Upon approaching the traffic lights at Mizpah, it is reported that the truck fell into difficulties and overturned before crashing into the bus shed.

One passenger on the back of the truck – the sole survivor, who sustained injuries – managed to jump from the moving vehicle just before the accident.

Dunwell, Peart, and another person were said to have been trapped in the front of the motor truck while another was trapped in the back. They were freed by firefighters who reportedly arrived at the scene more than an hour later.

Yesterday, Dunwell’s relatives bemoaned the fact that four children are now without a mother, saying that they had pleaded with her not to make the trip as the effects of Tropical Storm Grace were still being felt across the island.

“From I heard 5 o’clock this morning, I have been sitting in the same place. It is a shock to me because I didn’t even know she left last night with all of that rain. Her mom and her husband asked her not to go, but she insisted because she had the load ... ,” said a cousin.

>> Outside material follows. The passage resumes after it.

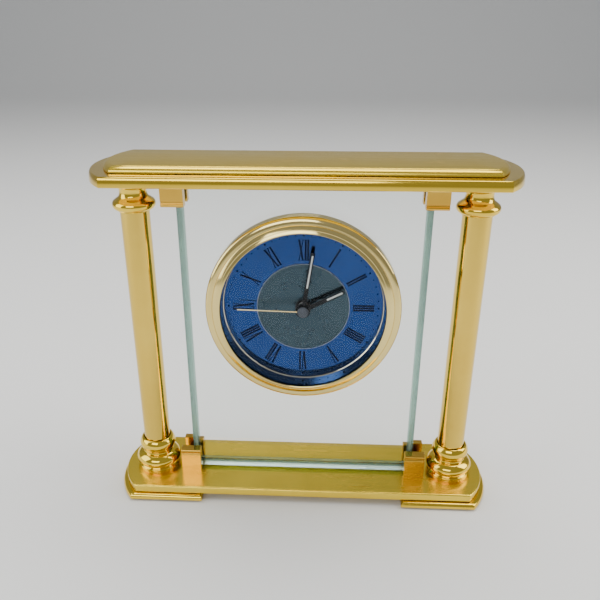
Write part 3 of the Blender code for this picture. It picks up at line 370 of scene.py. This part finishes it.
FELT = plain("green_felt", (0.035, 0.11, 0.06), 0.95, 0.0, 2500.0, 0.0002, 0.05, Sheen_Weight=0.5)

# %% [markdown]
# ### Dial metals
# The chapter ring is silver metal with a soft gloss. Its dark blue base colour is a painted
# reflection of a blue cloth in front of it. The centre is a separate, duller disc of champagne
# metal; its dark grey-green base colour is that cloth's painted reflection. Both have very faint
# lathe rings.

# %% Dial finishes
dial_low, dial_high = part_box("dial_plate")
DIAL = Vector((0.0, dial_low.y, (dial_low.z + dial_high.z) / 2))


def dial_metal(name, dark, light, roughness, ring_depth):
    made, tree, shader, place = new_material(name, light, roughness, 1.0, Coat_Weight=0.05,
                                             Coat_Roughness=0.04)
    clouds = use_group(tree, CLOUDS, place, Size=35.0)
    rings = use_group(tree, RINGS, place, Centre=tuple(DIAL), Count=1800.0)
    tint(tree, clouds, "Clouds", shader, light, dark)
    gloss = spread(tree, clouds, "Clouds", 0, 1, roughness, roughness + 0.06)
    join(tree, gloss, 0, shader, "Roughness")
    relief(tree, rings, "Rings", shader, ring_depth, 0.5)
    return made


# Painted reflection: the silver ring's dark blue base colour stands for a blue cloth it reflects.
CHAPTER = dial_metal("chapter_ring_painted_reflection_blue", (0.016, 0.048, 0.172), (0.021, 0.060, 0.202),
                     0.08, 0.000003)
# Painted reflection: the champagne disc's dark grey-green colour stands for a blue cloth it
# reflects.
CENTRE = dial_metal("centre_disc_painted_reflection_grey", (0.040, 0.066, 0.084), (0.048, 0.078, 0.096),
                    0.24, 0.0000015)


# %% [markdown]
# ### Glass
# The panel is thick clear glass, so it needs real refraction. A trace of green and a little dust
# keep it from vanishing.

# %% Panel and lens
def glass(name, colour, roughness, dust, index=1.5):
    made, tree, shader, place = new_material(name, colour, roughness, 0.0, Transmission_Weight=1.0,
                                             IOR=index)
    clouds = use_group(tree, CLOUDS, place, Size=30.0)
    join(tree, spread(tree, clouds, "Specks", 0.0, 1.0, roughness, dust), 0, shader, "Roughness")
    return made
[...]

A sister, Melissa Dunwell, told The Gleaner that the family was struggling to cope, revealing that Dunwell’s children are 10, seven, and two years, and the youngest being eight months old.

At the Coronation Market yesterday, vendor Rosey told our news team that she and Peart – the driver of the ill-fated truck, who she called Kirk – were good friends.

“Kirk come in like a mi family; a mi best friend,” she said, adding that she heard about the tragedy about 3 a.m. yesterday and became the bearer of sad news.

“When mi come and tell dem is like the man dem panic,” she said, adding that some persons fainted at the news.

Another of Peart’s long-time friends told our news team that he was a conscious driver, so the fatal mishap was befuddling.

“Him used to conduct on bus, and then him start drive taxi, and him leave that and start drive a small white bus. Him sell the white bus and start drive this ya truck,” the friend said, adding that Peart had buried a brother earlier this year and then his sister about three weeks ago.

Some vendors questioned the rationale to brave the rains, pointing out that even under normal driving conditions, a loaded truck had its dangers.

One vendor told The Gleaner that because of the dangers involved, she had stopped making the trip to rural areas to acquire produce and now buys from other sellers at the market for resale.

Our news team was told that one of the deceased women was offered a ride to Kingston but refused on the basis that she had already packed her load on the market truck.

“The man say him call the girl and say, ‘Come’, and she say she done call the van. The man a pass and him car empty. Yuh nuh go with the man and make the load stay behind? The load nah come till it reach a town, so it couldn’t thief weh,” a vendor commented.